Carlos and I excavated in Unit C throughout the day, which is the unit I helped to set up yesterday. Right off the bat, we found a strange rock. It was shaped like a rough triangle, with two of its edges joining at a 90º angle. In addition, one side of the rock was quite smooth. But most significantly, it was made of granite. Since granite did not occur naturally near our study site, this meant the rock must have been carried in from somewhere else. We eventually delivered the rock to Texas Camp’s lab for analysis.
As we continued working, Carlos and I uncovered a series of stone cobbles (piles of rocks). They aligned with cobbles found in an older unit to give a strong impression of stairs. We were uncovering more of this ancient structure, and hopefully generating more data about it. But today’s most exciting event occurred long after we had returned from the field.
Dr. Valdez’s talk mostly concerned the history of the Programme for Belize Archaeological Project (PfBAP), which I was now a part of. He told us that conditions at Texas Camp used to be much more austere. The dining hall, which we were now sitting in, used to be completely unwalled – leaving it largely open to the elements. Flooding also used to be more of a problem, before a series of well-placed trenches were constructed.

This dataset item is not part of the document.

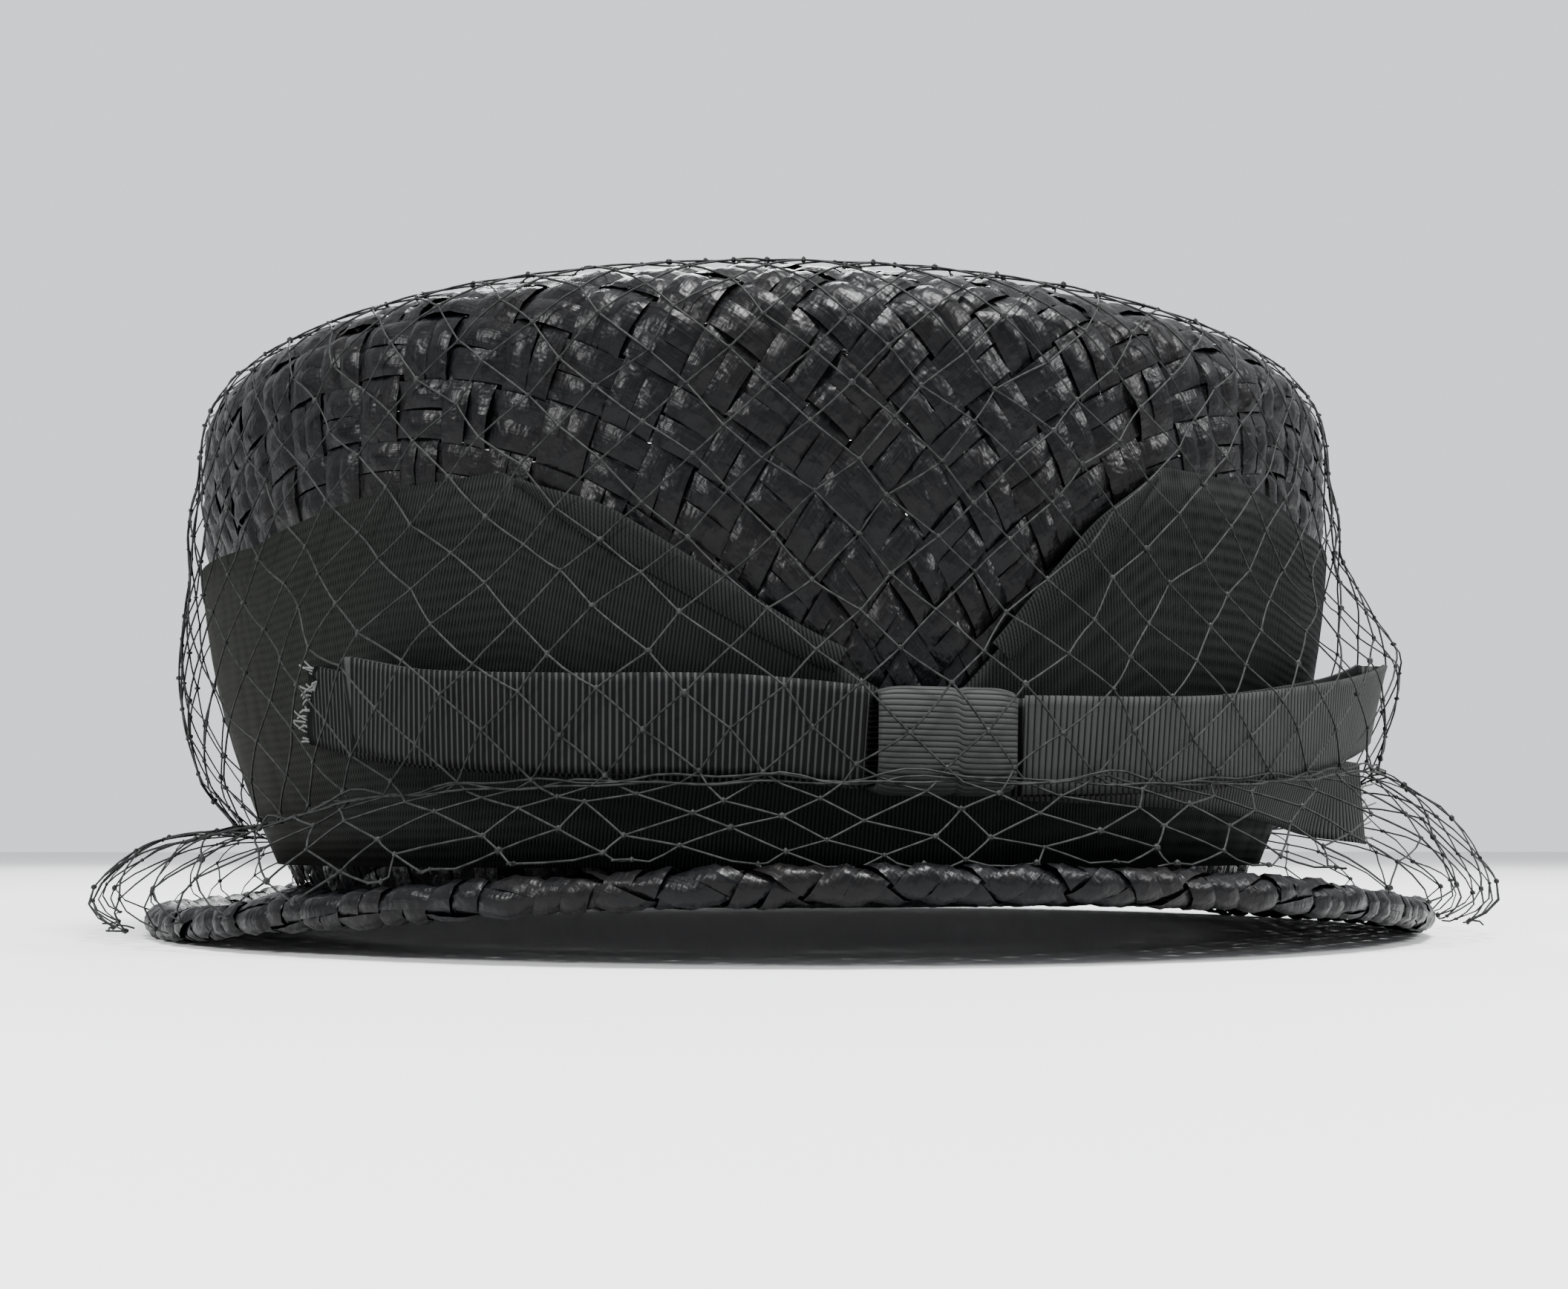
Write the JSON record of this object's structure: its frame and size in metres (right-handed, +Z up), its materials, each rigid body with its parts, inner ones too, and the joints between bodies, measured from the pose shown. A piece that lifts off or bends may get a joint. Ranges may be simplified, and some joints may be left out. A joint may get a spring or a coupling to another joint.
{
  "type": "women's hat",
  "caption": "Black woven straw hat with a flared drum crown, narrow rolled brim, wide ribbon band with a V at the front, flat bow and a fine nose veil",
  "frame": {"origin": "centre of the overall outline seen from above, on the surface the hat rests on", "axes": "+Z up, -Y toward the front where the bow is, +X toward the wearer's left, which is the viewer's right from in front"},
  "size_m": [0.239, 0.2496, 0.1041],
  "materials": {
    "straw": "glossy flat black straw, two-by-two basket weave on the bias",
    "sweatband": "dull black ribbed ribbon",
    "label": "woven cream label, bare",
    "band_ribbon": "charcoal ribbed ribbon, fine diagonal ribs",
    "bow_ribbon": "dark grey grosgrain ribbon",
    "net": "fine open net, stored as its outer form"
  },
  "bodies": {
    "root": {"straw_crown": "straw", "straw_brim": "straw", "sweatband": "sweatband", "label": "label", "hat_band": "band_ribbon", "band_fold_left": "band_ribbon", "band_fold_right": "band_ribbon", "bow_loop_left": "bow_ribbon", "bow_loop_right": "bow_ribbon", "bow_knot": "bow_ribbon", "bow_tail_left": "bow_ribbon", "bow_tail_right": "bow_ribbon", "veil": "net"}
  },
  "joints": []
}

However, I remember Dr. Valdez’s presentation style better than his actual content. He was hysterical. He had a dry sense of humor that I found to be delightfully entertaining, especially since he usually appeared to be serious.
It felt great to laugh, because earlier in the day I had begun to have doubts. I found myself wondering what I was doing in the middle of a Belizean rain forest, trying to conduct field work in a science I knew nothing about. Throwing myself into a foreign country, simply hoping that something good would come of it, was beginning to seem crazy to me.
But I had long passed the point of no return, so my only choice was to press forward.